Ce nouveau petit restau­rant est caché en face de la gare Saint-Paul, promesse d’exo­tismes ferro­viaires (Tarare, l’Ar­bresle). La cheffe Sarah Hamza donne aussi dans le voyage. Elle traite les dattes Medjoul en tempura, enferme le lieu noir dans du kadaïf (sorte de nid crous­tillant de fins vermi­celles, proches du cheveu d’ange) et s’est spécia­lisé dans le ris de veau au tama­rin, son plat grigri.

On a avait déjà goûté sa cuisine à L’Ate­lier, place Carnot, quand elle travaillait pour d’autres, mais n’hé­si­tait pas à propo­ser des moules glacées ou un thon cru mariné dans du bissap (jus d’hi­bis­cus séné­ga­lais) et de la cher­moula (mari­nade maro­caine). Enfin à son compte, reine mère en cuisine ouverte, avec Söma, elle conti­nue à se fabriquer un common­wealth d’in­fluences.

Söma, une cuisine sautée qui vient du Sud

Beau­coup sont appor­tées par le vent du Sud, comme la chape­lure de merguez qui couronne une entrée assez marrante, pleine de pièces dont on doute qu’on ait pu arri­ver à en faire un puzzle. On se dit que Sarah Hamza aime bien cuisi­ner comme on fait du tram­po­line. On saute, on saute… Le tout est de ne pas retom­ber à côté, une frac­ture de cuisse de poulet est si vite arri­vée. La cheffe rebon­dit.

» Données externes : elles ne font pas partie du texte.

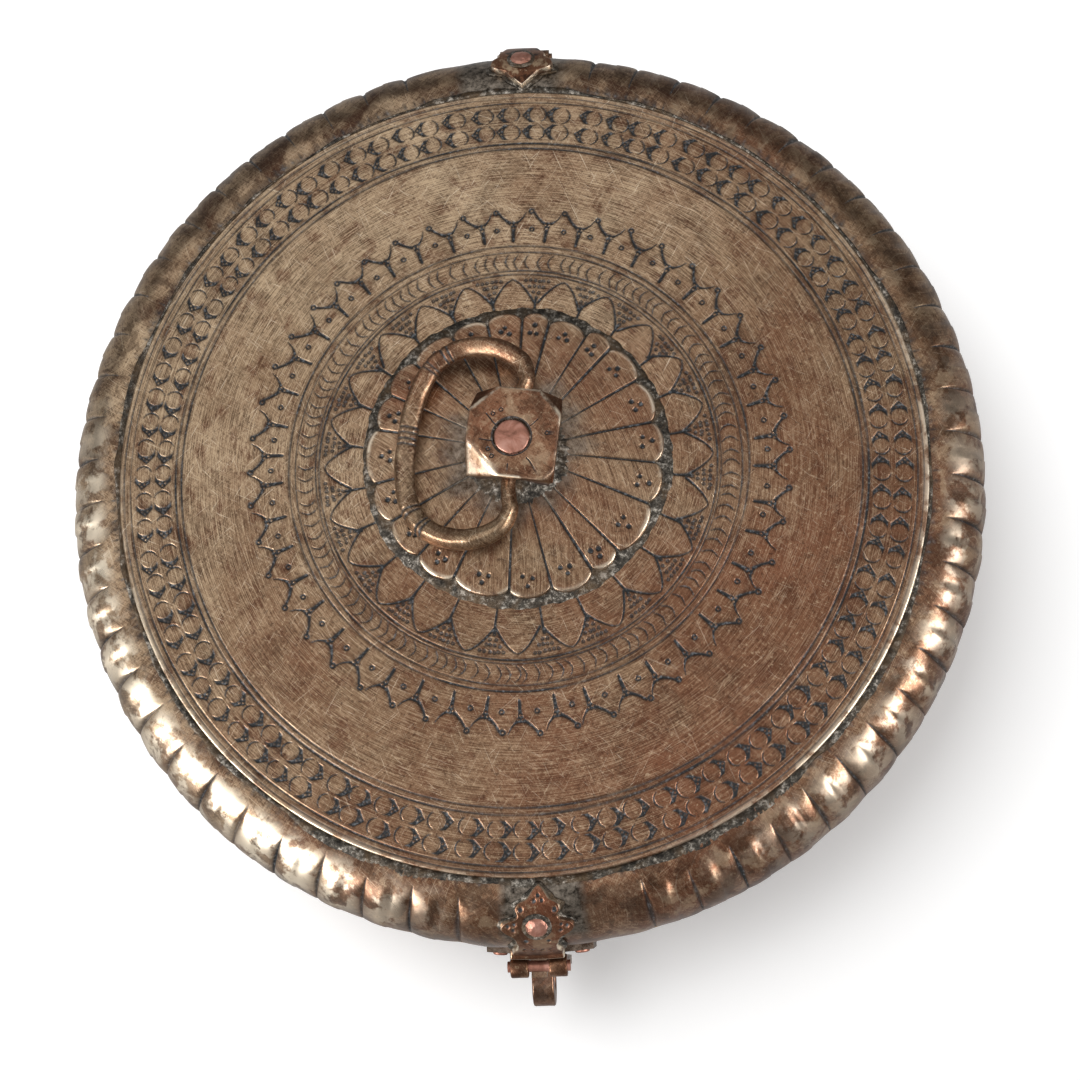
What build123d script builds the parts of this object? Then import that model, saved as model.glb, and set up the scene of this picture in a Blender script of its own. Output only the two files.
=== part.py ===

Ainsi, sous ce sable de merguez, il y a une cervelle de canut (mais pas du tout aillée, un peu comme un chat dont on aurait coupé les griffes). Celle ci chapeaute, telle la neige au sommet du mont Ventoux, un taboulé de chou-fleur. Il est râpé à cru, offrant plus de fraî­cheur et de sensa­tion végé­tale que sous son état rôti. A cette graine d’in­fluence cous­cous­sière, elle a ajouté de l’hi­bis­cus et de l’es­tra­gon ainsi que de la sauce yuzu et ponzu (un accou­ple­ment d’agrumes et de sauce soja).

Le final régres­sif selon Söma

Sarah Hamza, reine mère de chez Söma.

Sans oublier les pickles de graines de moutarde. A ce stade le cerveau essaie de s’échap­per pour fumer une clope dehors, il n’in­tègre pas tous les rouages. Pour­tant ça marche : frais, aéré, parti­cu­liè­re­ment agréable. On a bien aimé aussi les petits blocs de tapioca à l’em­men­tal, frits, à trem­per dans une mayon­naise à l’ha­rissa, d’ins­pi­ra­tion street food mais qui ne fait pas le trot­toir.

On a aussi appré­cié le parti-pris, radi­cal, de donner l’équi­valent d’une attaque au lance-flamme sur une fabrique d’al­lu­mettes au poulet, préa­la­ble­ment cuit à basse tempé­ra­ture dans du vinaigre de cidre. La limite du cramé volon­taire apporte de bonnes saveurs. Si la fragola (pâtes en forme de billes) au beurre de caca­huète était trop linéaire, une route sans tour­nants, le dessert, un banof­fee cara­mel au miso (banane/toffee) remplis­sait son rôle de final régres­sif. Petit, mignon, souriant et créa­tif.

Söma. 9 place Saint-Paul, Lyon 5e. 06 80 26 81 77. Ouvert du mercredi au samedi soir. Vendredi samedi et dimanche à midi. Formule 21 € menu 26 € (midi). Carte du soir : comp­ter entre 40 et 50 €. Rouge de chez Marcel Richaud (Cairanne), A la source : 28 €.